Reachability and Shortest Paths in the Broadcast CONGEST Model

In this paper we study the time complexity of the single-source reachability problem and the single-source shortest path problem for directed unweighted graphs in the Broadcast CONGEST model. We focus on the case where the diameter $D$ of the underlying network is constant. We show that for the case where $D = 1$ there is, quite surprisingly, a very simple algorithm that solves the reachability problem in $1$(!) round. In contrast, for networks with $D = 2$, we show that any distributed algorithm (possibly randomized) for this problem requires $Ω(\sqrt{n/ \log{n}}\,)$ rounds.
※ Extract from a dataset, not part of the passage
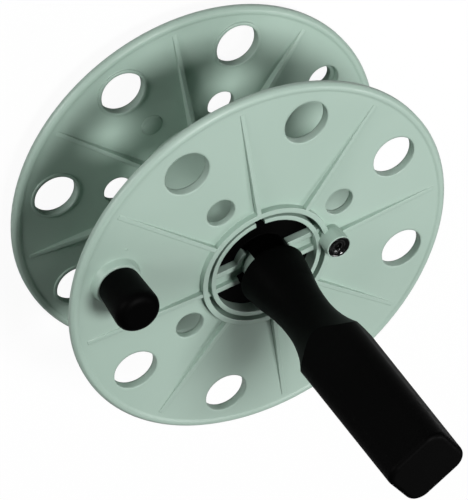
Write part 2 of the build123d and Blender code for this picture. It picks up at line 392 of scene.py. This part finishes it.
# %% Mix the finish of the spool
def plastic(name, colour, pale, roughness, grain_scale, grain_depth, edge_radius,
            specular=0.5, extras=None):
    """Finish with flow marks, grain and soft edges; extras widen some of the edges."""
    material = bpy.data.materials.new(name)
    material.use_nodes = True
    tree = material.node_tree
    link = tree.links.new
    shader = tree.nodes["Principled BSDF"]
    shader.inputs["Specular IOR Level"].default_value = specular
    flow = new_node(tree, "Group", {"Colour": (*colour, 1), "Pale": (*pale, 1)},
                    node_tree=flow_group)
    gloss = new_node(tree, "Math", {1: roughness}, operation="ADD")
    grain = new_node(tree, "Group", {"Scale": grain_scale, "Depth": grain_depth},
                     node_tree=grain_group)
    bump = new_node(tree, "Bump", {"Distance": 1.0})
    edges = new_node(tree, "Bevel", {"Radius": edge_radius}, samples=8)
    if extras:
        rounding = new_node(tree, "Group", {"Plain": edge_radius, **extras},
                            node_tree=radius_group)
        link(rounding.outputs["Radius"], edges.inputs["Radius"])
    link(flow.outputs["Colour"], shader.inputs["Base Color"])
    link(flow.outputs["Roughness shift"], gloss.inputs[0])
    link(gloss.outputs[0], shader.inputs["Roughness"])
    link(grain.outputs["Height"], bump.inputs["Height"])
    link(edges.outputs["Normal"], bump.inputs["Normal"])
    link(bump.outputs["Normal"], shader.inputs["Normal"])
    print("finish", name, "with", len(tree.nodes), "nodes")
    return material


spool_finish = plastic(
    "grey-green satin plastic",
    colour=(0.4, 0.53, 0.455), pale=(0.43, 0.56, 0.485),
    roughness=0.34, grain_scale=1400, grain_depth=mm(0.008), edge_radius=mm(0.6),
    extras={"Rim extra": mm(1.2), "Boss extra": mm(0.1), "Hole extra": mm(0.9)},
)

# %% [markdown]
# ## The black finishes
#
# The grip, the axle, the bearing and the knob are black plastic with a fine leathery
# grain. The photograph shows hardly any light on it, so its colour is close to zero
# and its specular level is low. The screws are glossy: they are hardly brighter, but
# smooth, so that a lamp makes a small, clear highlight on them. One edge radius does
# for the whole of each piece.

# %% Mix the black finishes
black_finish = plastic(
    "black grained plastic",
    colour=(0.0008, 0.0008, 0.0008), pale=(0.0014, 0.0014, 0.0014), specular=0.03,
    roughness=0.5, grain_scale=900, grain_depth=mm(0.03), edge_radius=mm(0.6),
)
screw_finish = plastic(
    "glossy black screw",
    colour=(0.003, 0.003, 0.003), pale=(0.006, 0.006, 0.006),
    roughness=0.12, grain_scale=2000, grain_depth=mm(0.004), edge_radius=mm(0.3),
)

# %% [markdown]
# ## Dress the CAD nodes
#
# The meshes stay as they were packed. Each node gets a finish in the place of its plain
# colour, and the table lists each finish under the slot of the part's record that it
# stands for. A new piece that goes on later gets its finish in the same way.

# %% Dress the nodes
finish_of = {
    "spool_plastic": (spool_finish, ("flange_front", "flange_rear", "drum")),
    "black_plastic": (black_finish, ("bearing", "handle", "axle", "knob")),
    "screw_black": (screw_finish, ("screw_front", "screw_rear")),
}
for slot, (finish, names) in finish_of.items():
    for name in names:
        mesh = nodes[name].data
        mesh.materials.clear()
        mesh.materials.append(finish)
    print(slot, "on", ", ".join(names))

# %% [markdown]
# ## Marks of the mould
#
# A pin that pushes the warm moulding out leaves a round mark on the inner face, a
# hair's breadth proud of it, and the gate where the plastic ran in leaves a tiny
# nub on the outer face. Both flanges come from the same mould, so each has both, and
# as one of them is turned over about X, its angles change their sign. They are real
# discs rather than a bump, because they stay sharp from close by: a circle is
# extruded by the height of the mark, and its upper edge is bevelled.


# %% Stamp the pin marks
def piece_from(bm, name, finish, sharp_angle):
    """Object from this bmesh; edges that turn by more than the angle stay sharp."""
    bmesh.ops.recalc_face_normals(bm, faces=bm.faces)
    mesh = bpy.data.meshes.new(name)
    bm.to_mesh(mesh)
    bm.free()
    mesh.shade_smooth()
    mesh.set_sharp_from_angle(angle=radians(sharp_angle))
    mesh.materials.append(finish)
    piece = bpy.data.objects.new(name, mesh)
    bpy.context.scene.collection.objects.link(piece)
    print(name, len(mesh.polygons), "faces")
    return piece


mark_sides = 40
mark_root = mm(0.2)  # how deep a mark is rooted in the plate
bevel_share = 0.6    # of its height


def mould_mark(name, mark_r, height, from_axis, angle, z, facing):
    """Low disc with a bevelled edge on a flange face; facing is +1 up, -1 down."""
    bm = bmesh.new()
    bmesh.ops.create_circle(bm, cap_ends=True, segments=mark_sides, radius=mark_r,
                            matrix=Matrix.Translation((0, 0, -mark_root)))
    top = bmesh.ops.extrude_face_region(bm, geom=bm.faces[:])
    top_verts = [v for v in top["geom"] if isinstance(v, bmesh.types.BMVert)]
    bmesh.ops.translate(bm, verts=top_verts, vec=(0, 0, height + mark_root))
    rim = [e for e in bm.edges if all(v in top_verts for v in e.verts)]
    bmesh.ops.bevel(bm, geom=rim, offset=height * bevel_share, offset_type="OFFSET",
                    affect="EDGES", segments=2, profile=0.5, material=-1,
                    clamp_overlap=True)
    if facing < 0:
        turned_over = Matrix.Rotation(radians(180), 4, "X")
        bmesh.ops.transform(bm, verts=bm.verts, matrix=turned_over)
    a = radians(angle)
    middle = Vector((from_axis * cos(a), from_axis * sin(a), z))
    bmesh.ops.translate(bm, verts=bm.verts, vec=middle)
    mark = piece_from(bm, name, spool_finish, sharp_angle=40)
    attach(mark, "spool")


pin = {"mark_r": mm(5.6), "height": mm(0.2), "from_axis": mm(51.2)}
pin_angle = -68.2
mould_mark("pin_mark_rear", **pin, angle=pin_angle, z=rear_z + face_half, facing=1)
mould_mark("pin_mark_front", **pin, angle=-pin_angle, z=front_z - face_half, facing=-1)

# %% Stamp the gate nubs
gate = {"mark_r": mm(0.7), "height": mm(0.3), "from_axis": mm(79.7)}
gate_angle = -34.7
mould_mark("gate_nub_front", **gate, angle=gate_angle, z=front_z + face_half, facing=1)
mould_mark("gate_nub_rear", **gate, angle=-gate_angle, z=rear_z - face_half, facing=-1)

# %% [markdown]
# ## The cup round the screw head
#
# The front screw sits in a boss whose thin bright lip stands round a glossy black
# bowl. Lip and bowl are both turned shapes: half a profile, given as radius and
# height, is spun once round the screw's axis. A bowl that slopes by 33 degrees would
# throw the main lamp straight to the camera. This one's flank slopes by about 24, so
# it catches a part of the lamp and shows a small highlight.

# %% Turn the lip and the bowl
turn_steps = 48


def turned(name, profile, middle, finish):
    """Closed ring spun from a loop of (radius, height) points in mm above its middle."""
    bm = bmesh.new()
    points = [bm.verts.new((mm(r), 0, mm(h))) for r, h in profile]
    loop = [bm.edges.new((points[i - 1], points[i])) for i in range(len(points))]
    bmesh.ops.spin(bm, geom=points + loop, cent=(0, 0, 0), axis=(0, 0, 1),
                   dvec=(0, 0, 0), angle=radians(360), steps=turn_steps,
                   use_merge=True, use_duplicate=False)
    bmesh.ops.translate(bm, verts=bm.verts, vec=middle)
    ring = piece_from(bm, name, finish, sharp_angle=50)
    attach(ring, "spool")


screw_low, screw_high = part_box("screw_front")
screw_axis = (screw_low + screw_high) / 2
screw_axis.z = front_z
lip_profile = [
    (6.15, 1.6), (6.45, 11.9),
    (6.4, 12.3), (6.2, 12.45), (5.95, 12.42), (5.76, 12.2),
    (5.7, 11.0), (4.9, 11.0), (4.9, 1.6),
]
bowl_profile = [
    (5.72, 11.9), (5.62, 12.25), (5.4, 12.4), (5.15, 12.33),
    (4.12, 11.88), (3.95, 11.5), (3.4, 11.36), (2.6, 11.28),
    (2.45, 11.1), (5.6, 11.1),
]
turned("screw_cup_lip", lip_profile, screw_axis, spool_finish)
turned("screw_cup_bowl", bowl_profile, screw_axis, screw_finish)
Our results therefore completely resolve (up to a small polylogarithmic factor) the complexity of the single-source reachability problem for a wide range of diameters. Furthermore, we show that when $D = 1$, it is even possible to get a $3$-approximation for the all-pairs shortest path problem (for directed unweighted graphs) in just $2$ rounds. We also prove a stronger lower bound of $Ω(\sqrt{n}\,)$ for the single-source shortest path problem for unweighted directed graphs that holds even when the diameter of the underlying network is $2$. As far as we know this is the first lower bound that achieves $Ω(\sqrt{n}\,)$ for this problem.